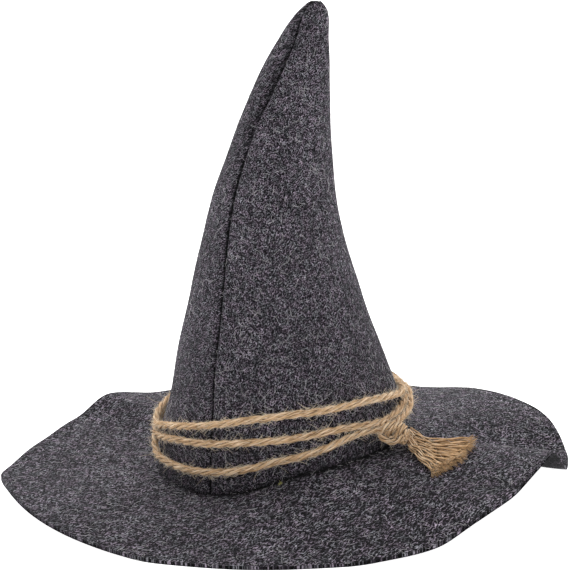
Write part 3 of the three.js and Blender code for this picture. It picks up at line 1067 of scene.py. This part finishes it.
def tassel_way(share, lift, cut):
    """The way of one yarn, at its share from the upper guide to the lower."""
    points = []
    for row in TASSEL_GUIDES:
        upper, middle, lower = (Vector(point) * MM for point in row)
        place = upper.lerp(middle, share * 2) if share < 0.5 else middle.lerp(lower, share * 2 - 1)
        points.append(place + UP * lift)
    points[-1] += (points[-1] - points[-2]) * cut
    return smooth_way(points, YARN_STEP)


def wavy(way, phase):
    """The way with the wave that its old twist has left in it."""
    step = way_length(way) / (len(way) - 1)
    out = []
    for k, (place, sides) in enumerate(zip(way, across_way(way))):
        turn = phase + math.tau * k * step / WAVE_LONG
        out.append(place + off_way(sides, turn) * YARN_WAVE * min(1, k / WAVE_FROM))
    return out


def brush(end, ahead, sides):
    """Fibres that open from a cut end."""
    lines = []
    for _ in range(BRUSH_FIBRES):
        turn = chance.uniform(0, math.tau)
        open_by = BRUSH_SPREAD * math.sqrt(chance.random())
        away = off_way(sides, turn)
        long = BRUSH_LENGTH * chance.uniform(*BRUSH_LENGTHS)
        start = end - ahead * BRUSH_START + away * YARN_RADIUS * BRUSH_WIDTH * chance.random()
        bend = ahead + away * open_by
        middle = start + bend * long * 0.5
        tip = middle + (bend + away * open_by * BRUSH_CURL - BRUSH_DROOP) * long * 0.5
        lines.append(list(zip((start, middle, tip), BRUSH_RADII)))
    return lines


def tassel_lines():
    """All yarns of the tassel and the brushes at their ends."""
    yarns, brushes = [], []
    for k in range(YARNS):
        share = (k + 0.5) / YARNS
        layer = LAYERS[k % len(LAYERS)]
        cut = chance.uniform(*CUT_SHORTER) - CUT_SLANT * share
        way = wavy(tassel_way(share, layer, cut), chance.uniform(0, 6))
        yarns += plies(way, YARN_RADIUS, YARN_PITCH, 2, chance.uniform(0, 6), HARD_PLY)
        ahead = (way[-1] - way[-4]).normalized()
        brushes += brush(way[-1], ahead, across_way(way)[-1])
    return yarns, brushes


yarn_lines, brush_lines = tassel_lines()
ends = [(0.0, 0.5)] * len(yarn_lines) + [(0.5, 1.0)] * len(brush_lines)
tassel = tubes("jute_tassel", yarn_lines + brush_lines, 0, jute, ends)
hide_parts("tassel")

# %% [markdown]
# Jute is never smooth: short fuzz stands off it all along, and a few long hairs bend away. Each one starts
# on the cord and follows it a little. The random numbers have a fixed seed, so that every run gives the
# same hat. Each row of `hairy_ways` gives the ways, how far from their middle the hairs start, how many
# there are, and their shortest and longest length in millimetres.

# %% Stray jute hairs
HAIR_COLOUR = (0.86, 0.74, 0.58, 1)
HAIR_RADII = (0.12 * MM, 0.108 * MM, 0.06 * MM)
HAIR_SINK = 0.6 * MM
HAIR_TWIST = (0.25, 1.1)
HAIR_END_AHEAD = (0.2, 1.0)
HAIR_END_TWIST = (-0.4, 1.2)


def plain(name, colour):
    """A material of one matt colour."""
    material, _, shader = new_material(name)
    set_sockets(shader, {"Base Color": colour, "Roughness": 0.9})
    return material


def stray_hair(place, ahead, away, length):
    """One hair that leaves a yarn."""
    ahead = ahead * chance.choice((-1, 1))
    twist = chance.uniform(*HAIR_TWIST)
    start = place - away * HAIR_SINK
    middle = start + (ahead + away * twist) * length * 0.5
    onward = ahead * chance.uniform(*HAIR_END_AHEAD)
    end = middle + (onward + away * twist * chance.uniform(*HAIR_END_TWIST)) * length * 0.5
    return list(zip((start, middle, end), HAIR_RADII))


def hairs_along(ways, radius, many, shortest, longest):
    """Hairs all round some ways, shared out by chance."""
    frames = [(way, across_way(way)) for way in ways]
    weights = [len(way) for way in ways]
    lines = []
    for way, rows in chance.choices(frames, weights, k=many):
        k = chance.randrange(1, len(way) - 1)
        turn = chance.uniform(0, math.tau)
        away = off_way(rows[k], turn)
        ahead = (way[k + 1] - way[k - 1]).normalized()
        lines.append(stray_hair(way[k] + away * radius, ahead, away, chance.uniform(shortest, longest) * MM))
    return lines


yarn_ways = [[place for place, _ in line] for line in yarn_lines]
hairy_ways = [
    ([cord_way], CORD_RADIUS * 0.92, 5400, 2.5, 6),
    ([cord_way], CORD_RADIUS * 0.92, 900, 5, 12),
    (knot_ways, KNOT_CORD * 0.9, 500, 2, 5),
    (yarn_ways, YARN_RADIUS * 0.5, 600, 2, 6),
]
hair_lines = [line for row in hairy_ways for line in hairs_along(*row)]
tubes("jute_stray_hairs", hair_lines, 0, plain("jute_hair", HAIR_COLOUR))

# %% [markdown]
# The felt sheds: pale wool hairs lie on it in loose curls. Each starts on a random face of the outside,
# chosen by area, wanders along the sheet and is laid back onto it point by point by the search tree. Each
# sheet has a number of hairs all over it and a number of further ones near the cord.

# %% Loose wool hairs
WOOL_PALE = (0.7, 0.68, 0.69, 1)
WOOL_RADIUS = 0.08 * MM
WOOL_HAIRS = {"felt_brim": (1500, 260), "felt_crown_right": (700, 260), "felt_crown_left": (500, 200)}
CORD_ZONE = (115 * MM, 85 * MM)
TOP_FACING = 0.3
WOOL_STEP = 1.6 * MM
WOOL_LOWEST = 0.15 * MM
WOOL_PARTS = (2, 6)
WOOL_FIRST_BEND = 0.5
WOOL_BEND = 0.22
WOOL_LIFT = 0.18
WOOL_ARCH = 0.8


def outer_faces(sheet):
    """The faces on the hat's outside or on the brim's upper side."""
    faces = sheet.data.polygons
    middles = np.array([face.center[:] for face in faces])
    facing = np.array([face.normal[:] for face in faces])
    shown = facing[:, 2] > TOP_FACING if sheet is brim else looks_outward(middles, facing) > 0
    return [face for face, seen in zip(faces, shown) if seen]


def wool_hair(tree, place, normal):
    """A curled hair that lies on the sheet."""
    ahead = normal.orthogonal().normalized()
    ahead.rotate(Quaternion(normal, chance.uniform(0, math.tau)))
    bend = chance.uniform(-WOOL_FIRST_BEND, WOOL_FIRST_BEND)
    parts = chance.randint(*WOOL_PARTS)
    line = []
    for k in range(parts):
        lift = WOOL_LIFT + chance.uniform(0, WOOL_ARCH) * math.sin(math.pi * k / (parts - 1))
        raised = place + normal * lift * MM
        raised.z = max(raised.z, WOOL_LOWEST)
        line.append((raised, WOOL_RADIUS))
        bend += chance.uniform(-WOOL_BEND, WOOL_BEND)
        ahead.rotate(Quaternion(normal, bend))
        place, normal, _, _ = tree.find_nearest(place + ahead * WOOL_STEP)
        ahead = (ahead - normal * ahead.dot(normal)).normalized()
    return line


def by_cord(face):
    """True for a face near the wound cord, where most hairs are rubbed loose."""
    return math.hypot(face.center.x, face.center.y) < CORD_ZONE[0] and face.center.z < CORD_ZONE[1]


wool_lines = []
for sheet in felt_sheets:
    faces = outer_faces(sheet)
    near = [face for face in faces if by_cord(face)]
    tree = search_tree(sheet.data)
    for some, many in zip((faces, near), WOOL_HAIRS[sheet.name]):
        for face in chance.choices(some, [face.area for face in some], k=many):
            wool_lines.append(wool_hair(tree, face.center.copy(), face.normal.copy()))
wool = tubes("wool_loose_hairs", wool_lines, 0, plain("wool_hair", WOOL_PALE))

# %% [markdown]
# Dark grey thread crosses from panel to panel at the bottom of each groove, so it only shows from near. The
# line of a seam is read off the right panel: of the points that touch the left panel, the one furthest out
# at each height. Behind it runs the turned-in felt, a round roll that keeps light from coming through; its
# colour is painted dark as shade. It gets thinner towards the tip, where a small fold lies across both
# seams.

# %% Thread and turned-in felt in the seams
THREAD_COLOUR = (0.01, 0.009, 0.012, 1)
THREAD_RADIUS = 0.2 * MM
STITCH_STEP = 4.5 * MM
STITCH_HALF = 1.5 * MM
STITCH_SINK = 0.25 * MM
SEAM_TOUCH = 0.7 * MM
STITCH_ENDS = (22 * MM, 350 * MM)
ROLL_ENDS = (15 * MM, 356 * MM)
ROLL_RADIUS = 2.2 * MM
ROLL_SINK = 2.7 * MM
ROLL_BELOW_TIP = 2.4 * MM
TIP_DEPTH = 1 * MM
ROLL_THINNER = (13 * MM, 0.4)
FOLD_PROFILE = [(-2.6, 0.8), (-1.3, 1.5), (0, 1.75), (1.3, 1.5), (2.6, 0.8)]
ROLL_STEP = 4 * MM
ROLL_PAINTED_SHADE = -0.85


def seam_line(front, ends):
    """Places along the front or the back seam of the horn, from the foot up."""
    at = places(crown_right.data)
    across, deep, _ = from_axis(at)
    touching = (distances(crown_right, [crown_left], SEAM_TOUCH) < SEAM_TOUCH) & ((deep < 0) == front)
    rows = []
    for level in np.arange(*ends, STITCH_STEP):
        here = touching & (np.abs(at[:, 2] - level) < STITCH_STEP / 2)
        if here.any():
            rows.append(at[np.argmax(np.where(here, np.hypot(across, deep), 0))])
    return np.array(rows)


def stitches(rows):
    """Short threads across a seam."""
    lines = []
    across, deep, _ = from_axis(rows)
    for place, a, b in zip(rows, across, deep):
        away = Vector((a, b, 0)).normalized()
        side = UP.cross(away)
        middle = Vector(place) - away * STITCH_SINK
        left = middle - side * STITCH_HALF - away * STITCH_SINK
        right = middle + side * STITCH_HALF - away * STITCH_SINK
        lines.append([(point, THREAD_RADIUS) for point in (left, middle, right)])
    return lines


def behind_seam(front):
    """Places behind a seam, from the foot up."""
    rows = seam_line(front, ROLL_ENDS)
    across, deep, _ = from_axis(rows)
    away = [Vector((a, b, 0)).normalized() for a, b in zip(across, deep)]
    return [Vector(place) - out * ROLL_SINK for place, out in zip(rows, away)]


def turned_in():
    """The roll of felt behind both seams, and the small fold that closes them at the tip."""
    at = np.vstack([places(crown_right.data), places(crown_left.data)])
    top = at[:, 2].max()
    tip = Vector(at[at[:, 2] > top - TIP_DEPTH].mean(0))
    tip.z = top - ROLL_BELOW_TIP
    front, back = behind_seam(True), behind_seam(False)
    way = smooth_way([*front, tip, *back[::-1]], ROLL_STEP)
    reach, least = ROLL_THINNER
    roll = [(place, ROLL_RADIUS * min(1, max(least, (top - place.z) / reach))) for place in way]
    side = UP.cross(front[-1] - back[-1]).normalized()
    tip.z = top - FOLD_PROFILE[2][1] * MM
    return [roll, [(tip + side * along * MM, thick * MM) for along, thick in FOLD_PROFILE]]


thread_lines = [line for front in (True, False) for line in stitches(seam_line(front, STITCH_ENDS))]
thread = tubes("seam_thread", thread_lines, 0, plain("seam_thread", THREAD_COLOUR))
# the roll is painted dark as shade; the fold at the tip keeps the felt's own tone
roll = tubes("felt_turned_in", turned_in(), 1, felt, [(ROLL_PAINTED_SHADE, ROLL_PAINTED_SHADE), (0, 0)])

# %% [markdown]
# A small tuft of yellow-green lint has caught where the crown meets the brim. It is a ball of short bent
# hairs.

# %% Lint
LINT_COLOUR = (0.42, 0.4, 0.14, 1)
LINT_AT = Vector((-4, -102, 18.5)) * MM
LINT_HAIRS = 40
LINT_SIZE = 1.3 * MM
LINT_RADIUS = 0.12 * MM


def somewhere():
    """A random place in the tuft, from its middle."""
    return Vector([chance.gauss(0, LINT_SIZE / 2) for _ in range(3)])


lint_lines = []
for _ in range(LINT_HAIRS):
    middle = LINT_AT + somewhere()
    lint_lines.append([(middle + somewhere(), LINT_RADIUS) for _ in range(4)])
lint = tubes("lint_tuft", lint_lines, 0, plain("lint", LINT_COLOUR))

# %% [markdown]
# Each felt piece is a sheet that was cut flat. The brim is a ring, and each crown panel is a curved
# triangle, so their flat areas are less than the rectangles that they are cut from. This cell only lists
# them.

# %% Sheets
print("sheets:", ", ".join(sheet.name for sheet in felt_sheets))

+===+

Task
Using the material above, quote the first line and each line after it, stopping at and including the line that holds "return smooth_way(points, YARN_STEP)".

Correct answer
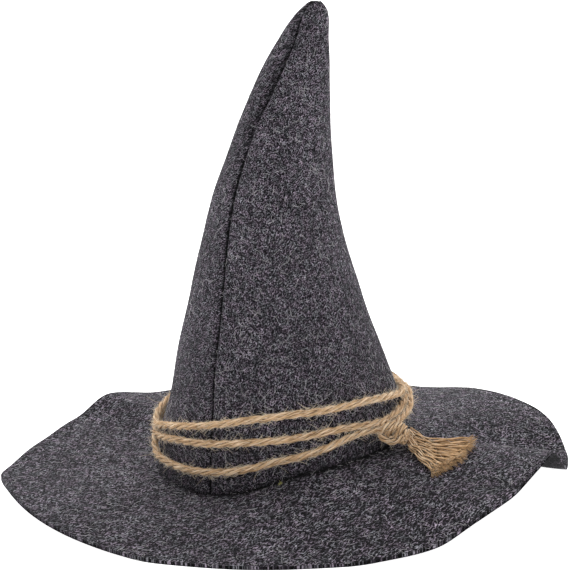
Write part 3 of the three.js and Blender code for this picture. It picks up at line 1067 of scene.py. This part finishes it.
def tassel_way(share, lift, cut):
    """The way of one yarn, at its share from the upper guide to the lower."""
    points = []
    for row in TASSEL_GUIDES:
        upper, middle, lower = (Vector(point) * MM for point in row)
        place = upper.lerp(middle, share * 2) if share < 0.5 else middle.lerp(lower, share * 2 - 1)
        points.append(place + UP * lift)
    points[-1] += (points[-1] - points[-2]) * cut
    return smooth_way(points, YARN_STEP)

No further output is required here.